Un amor de telenovela
La primera escena de Tokio presenta a Nina (Graciela Borges) mediante una sucesión de fundidos encadenados. No hay nada necesariamente negativo en el recurso, pero sí en las motivaciones detrás de esa elección: es, al fin y al cabo, la confusión de simpleza con pereza y la de claridad narrativa e informacional con el más liso y llano subrayado lo que lleva a Maximiliano Gutiérrez (El vagoneta en el mundo del cine) a aglutinar imágenes de aviones y audios con la voz rasposa de la actriz contextualizando su situación, hasta llegar al primer plano del ticket de un vuelo Roma-Buenos Aires.
Solitaria y amante de los hoteles, Nina recala en un bar de jazz regenteado por un amigo que finalmente nunca llega. Pero rápidamente encontrará ocupación cuando el pianista del lugar (Luis Brandoni) se acerque para charlarle con el objetivo indisimulable de levantársela. A la resistencia de rigor le seguirá, claro está, una visita a la casa de él después de más que oportuno un corte de luz.
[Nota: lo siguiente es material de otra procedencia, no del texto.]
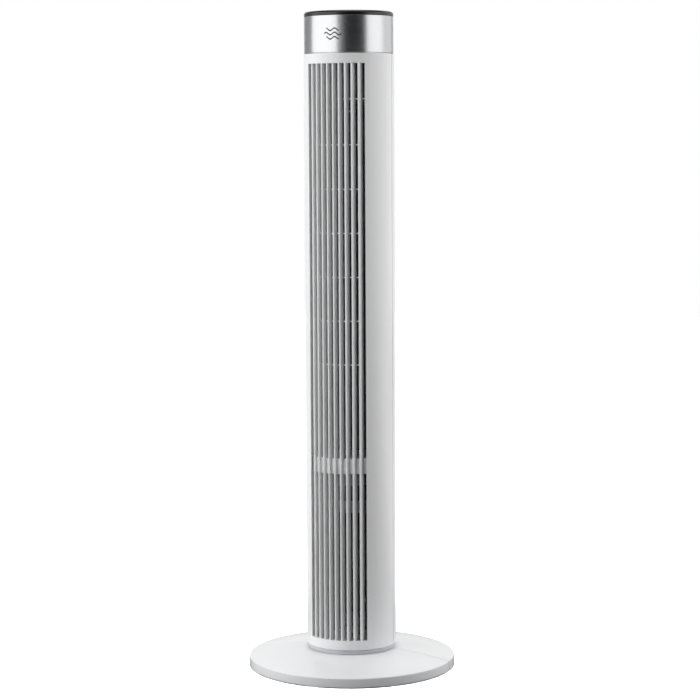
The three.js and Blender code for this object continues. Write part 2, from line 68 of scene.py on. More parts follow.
BASE_R = -base_low.y
TOWER_R = tower_high.x
HEAD_R = trim_high.x
WALL = 2.6 * MM
SEAM = 0.6 * MM  # half of the gap between two halves

# ---- Sizes of the grille: the CAD's, except that the fins have narrower noses ----
FIN_PITCH = 8.89 * MM
FIN_COUNT = 9
FIN_DEPTH = 12.9 * MM
FIN_SECTION = [  # depths and widths of a fin, front to back
    (0, 1.7 * MM), (0.2 * MM, 2.2 * MM), (0.6 * MM, 2.5 * MM),
    (1.2 * MM, 2.6 * MM), (6 * MM, 3.4 * MM), (FIN_DEPTH, 3.1 * MM),
]
FIN_SINK = 0.15 * MM  # the fins' fronts lie this far under the shell's surface
SLOT_HALF = 43.2 * MM  # half of the opening's width
SLOT_LOW = tower_low.z + 13.8 * MM
SLOT_HIGH = tower_high.z - 14.2 * MM
LIP = 2 * MM  # thickness of the frame round the opening
RIB_TOP = SLOT_HIGH - 115.9 * MM
RIB_STEP = 63.3 * MM
RIB_COUNT = 6
RIB_HEIGHT = 1.8 * MM

# ---- The partition's band, and the notch that the grille leaves for it ----
BAND_R = band_high.x
BAND_TOP = band_high.z
BAND_BOTTOM = BAND_TOP - 22.6 * MM
BAND_CLEAR = 0.3 * MM
NOTCH_DEPTH = TOWER_R - BAND_R - BAND_CLEAR
NOTCH_BOTTOM = BAND_BOTTOM - BAND_CLEAR
NOTCH_TOP = BAND_TOP + BAND_CLEAR

WELD = 1e-7  # vertices nearer to each other than this become one
SLACK = 1e-6  # forgives rounding where a value lies on a limit
SHARP = 32  # degrees: edges sharper than this are rounded or stay sharp


# ---- Mesh helpers ----


def on_tower(angle, radius):
    """The point of the tower at an angle from its front, in degrees, seen from above."""
    a = math.radians(angle)
    return radius * math.sin(a), -radius * math.cos(a)


def angle_of(x):
    """The angle from the tower's front, in degrees, of its surface at x."""
    return math.degrees(math.asin(x / TOWER_R))


def spread(first, last, step):
    """Even values from first to last, no further apart than step."""
    count = max(1, math.ceil(abs(last - first) / step - 1e-9))
    return [first + (last - first) * i / count for i in range(count + 1)]


def stations(marks, step):
    """Sorted values through every mark, no further apart than step."""
    marks = sorted(marks)
    out = [marks[0]]
    for a, b in zip(marks, marks[1:]):
        out += spread(a, b, step)[1:]
    return out


def slab(bm, us, vs, place, skip=None):
    """A thin wall: place(u, v, side) gives its two sides on a grid, and every free edge
    of the cells that are left gets a rim."""
    verts = {}

    def vert(i, j, side):
        key = (i, j, side)
        if key not in verts:
            verts[key] = bm.verts.new(place(us[i], vs[j], side))
        return verts[key]

    cells = set()
    for i in range(len(us) - 1):
        for j in range(len(vs) - 1):
            middle = (us[i] + us[i + 1]) / 2, (vs[j] + vs[j + 1]) / 2
            if not (skip and skip(*middle)):
                cells.add((i, j))
    for i, j in sorted(cells):
        quad = [(i, j), (i + 1, j), (i + 1, j + 1), (i, j + 1)]
        bm.faces.new([vert(a, b, 0) for a, b in quad])
        bm.faces.new([vert(a, b, 1) for a, b in reversed(quad)])
        beside = [(i, j - 1), (i + 1, j), (i, j + 1), (i - 1, j)]
        for k, neighbour in enumerate(beside):
            if neighbour not in cells:
                a, b = quad[k], quad[(k + 1) % 4]
                bm.faces.new([vert(*b, 0), vert(*a, 0), vert(*a, 1), vert(*b, 1)])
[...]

El resto es historia fácilmente imaginable.
Lo que habrá en el medio es una historia de amores en la tercera edad que remite a Elsa y Fred pero sin su levedad. Aquí, en cambio, la pareja comparte sus penurias a través de frases que oscilan entre el melodrama digno de culebrón vespertino y la cursilería más crasa. Gutiérrez aporta lo suyo incluyendo una serie de recursos inexplicables (el primer plano en cámara lenta de las manos de Brandoni haciendo café instantáneo se lleva el premio mayor) y, claro está, la clásica escena de alcoba filmada con luz tenue.